The US dollar continues to decline against the Indian rupee, as investors anticipate a robust economic rebound next year that is expected to benefit emerging market economies like India. The greenback used to act as a safe haven during the COVID crisis, and the second round of stimulus approved by US President Donald Trump is fueling the interest in risk assets.
At the time of writing, one US dollar buys 73.375 Indian rupees, down 0.23% as of 11:00 AM UTC. Earlier today, the USD/INR pair touched the lowest level since the end of October.
The USD Index, which tracks the American currency against a basket of six other currencies, fell 0.34% to 89.963.

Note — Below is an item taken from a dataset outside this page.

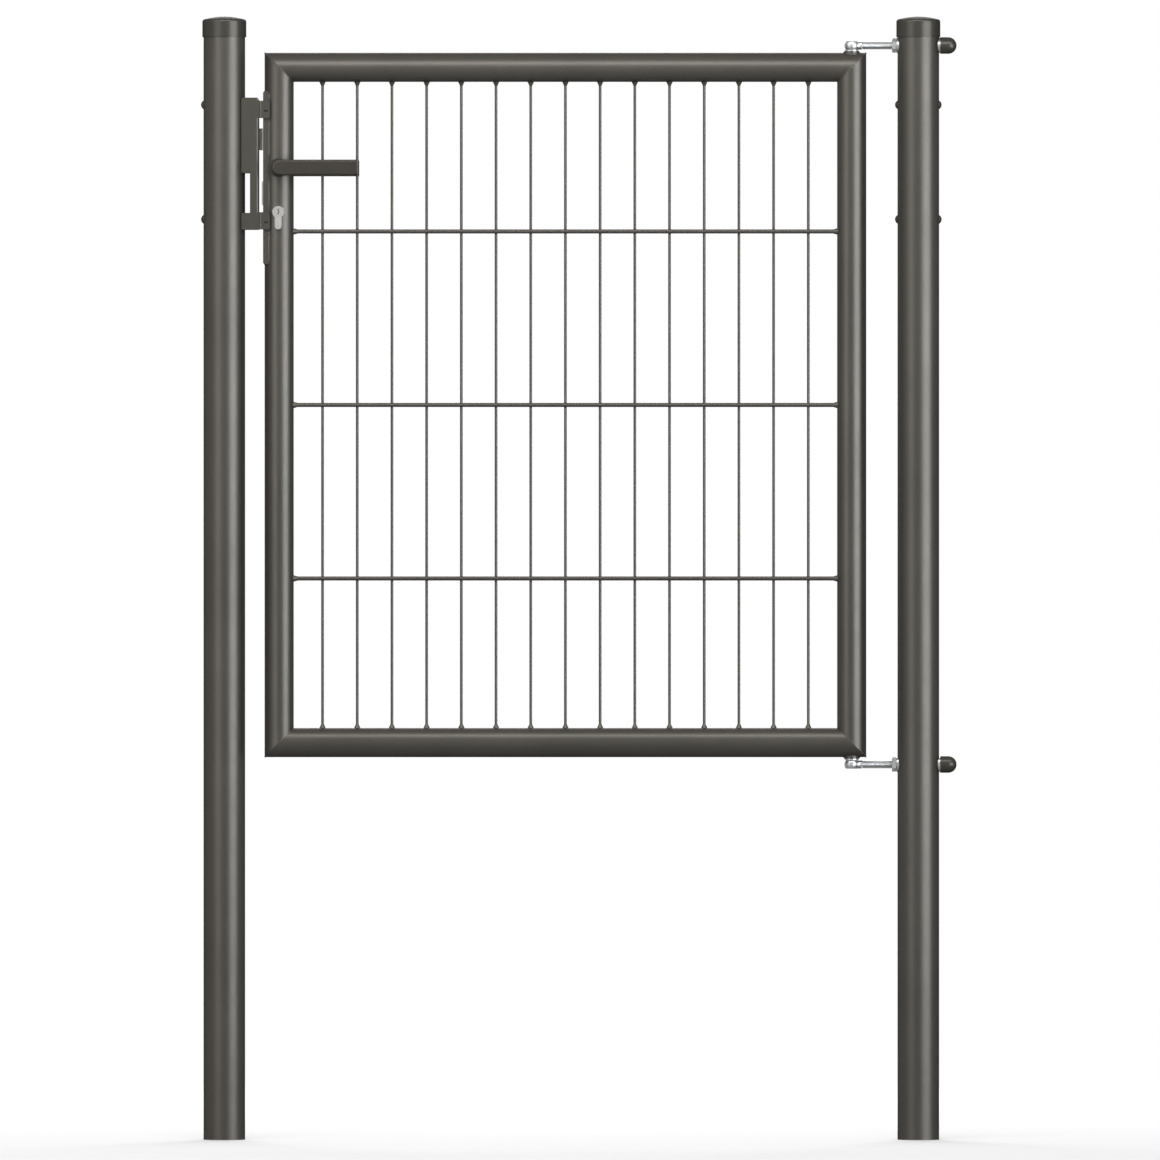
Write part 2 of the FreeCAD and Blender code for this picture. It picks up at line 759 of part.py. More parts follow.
def strike_plate():
    body = new_body("strike_channel")
    extrude(body, "Pad", channel_section(body), f"{STRIKE_TOP} - {STRIKE_LOW}")
    window_low = f"({STRIKE_LOW} + window_rise)"
    window = rectangle(
        new_sketch(body, "strike_window", "XZ_Plane"),
        f"{LEG_START} - {PAST}", f"{STRIKE_REACH} - window_land",
        window_low, f"{window_low} + window_height",
    )
    extrude(body, "Pocket", window, f"4 * {STRIKE_HALF}", "Symmetric")
    corner = outline(
        new_sketch(body, "strike_corner", "XZ_Plane"),
        (f"{STRIKE_REACH} - corner_wide", STRIKE_TOP),
        (STRIKE_REACH, f"{STRIKE_TOP} - corner_tall"),
        (f"{STRIKE_REACH} + {PAST}", f"{STRIKE_TOP} + {PAST}"),
    )
    extrude(body, "Pocket", corner, f"4 * {STRIKE_HALF}", "Symmetric")

    keeps = new_sketch(body, "strike_keeps", "YZ_Plane", f"{STRIKE_REACH} - strike_sheet / 2")
    for bolt, low in (("latch", LATCH_LOW), ("deadbolt", DEADBOLT_LOW)):
        rectangle(
            keeps, f"-{bolt}_thick / 2 - keep_play", f"{bolt}_thick / 2 + keep_play",
            f"{low} - keep_play", f"{low} + {bolt}_height + keep_play",
        )
    extrude(body, "Pocket", keeps, "2 * strike_sheet", "Symmetric")

    lug = rectangle(
        new_sketch(body, "stop_lug", "XY_Plane", STRIKE_LOW),
        f"{STRIKE_REACH} - strike_bend", LUG_REACH, f"-{STRIKE_HALF}", f"-{LUG_BACK}",
    )
    bead = circle(
        new_sketch(body, "lug_weld", "XY_Plane", STRIKE_LOW),
        "bead_radius", f"{STRIKE_REACH} + bead_radius", f"bead_radius / 2 - {STRIKE_HALF}",
    )
    slot_low = f"({STRIKE_LOW} + slot_rise)"
    slot = rectangle(
        new_sketch(body, "buffer_slot", "XZ_Plane", f"{STRIKE_HALF} - strike_sheet / 2"),
        SLOT_START, f"{SLOT_START} + slot_width", slot_low, f"{slot_low} + slot_height",
    )
    lug_features = [
        extrude(body, "Pad", lug, "lug_height"),
        extrude(body, "Pad", bead, "lug_height"),
        extrude(body, "Pocket", slot, "2 * strike_sheet", "Symmetric"),
    ]
    pattern(body, lug_features, "Z_Axis", f"{UPPER_LUG} - {STRIKE_LOW}", "2")

    sinks = []
    for level, z in FIXING_HEIGHTS.items():
        sinks.append(cone(
            f"{level}_screw_sink", "screw_head_od / 2", "screw_od / 2",
            "(screw_head_od - screw_od) / 2", STRIKE_REACH, 0, z, "-X",
        ))
        sinks.append(cylinder(
            f"{level}_screw_hole", "screw_od / 2 + screw_play", f"strike_sheet + 2 * {PAST}",
            f"{STRIKE_REACH} - strike_sheet - {PAST}", 0, z, "X",
        ))
    return piece(moved(cut("strike_plate", body, *sinks), LOCK_POST), "strike_plate")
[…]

Besides a weakening dollar, the rupee benefited from the Reserve Bank of India (RBI) reiterating its 4% inflation target, which seems to cap any further easing, considering that inflation is now at about 7%.
The risk appetite was also supported by the House of Representatives’ recent vote endorsing the request of Trump to increase the size of direct payments to households as part of the new relief package from $600 to $2,000. The Senate will have the last word, but it’s dominated by Republicans, and it’s unclear whether it will back the proposal.
The Indian currency is benefiting from an improvement of the economic outlook, as the country has managed to stop the acceleration of the coronavirus for now. The positive outlook from various rating agencies boosted foreign inflows, which helped the stock market surge to a record high on Tuesday. The NSE Nifty 50 index rose 0.57%, and the S&P BSE Sensex has gained 0.6%. Both indexes updated their all-time highs. Private-sector lenders have been the biggest gainers so far, with HDFC Bank and ICICI Bank being the top performers.
Recently, a survey conducted by the Federation of Indian Chambers of Commerce & Industry (FICCI) and Dhruva Advisors found out that Indian companies notice improvement on many fronts despite their struggle with the impact of the pandemic. FICCI said:
“Nearly 50 percent of the companies have reported that they have seen an increase in their order books and about 40 percent have said that their exports have increased. In the August 2020 survey, the corresponding figures were 44 percent and 30 percent, respectively.”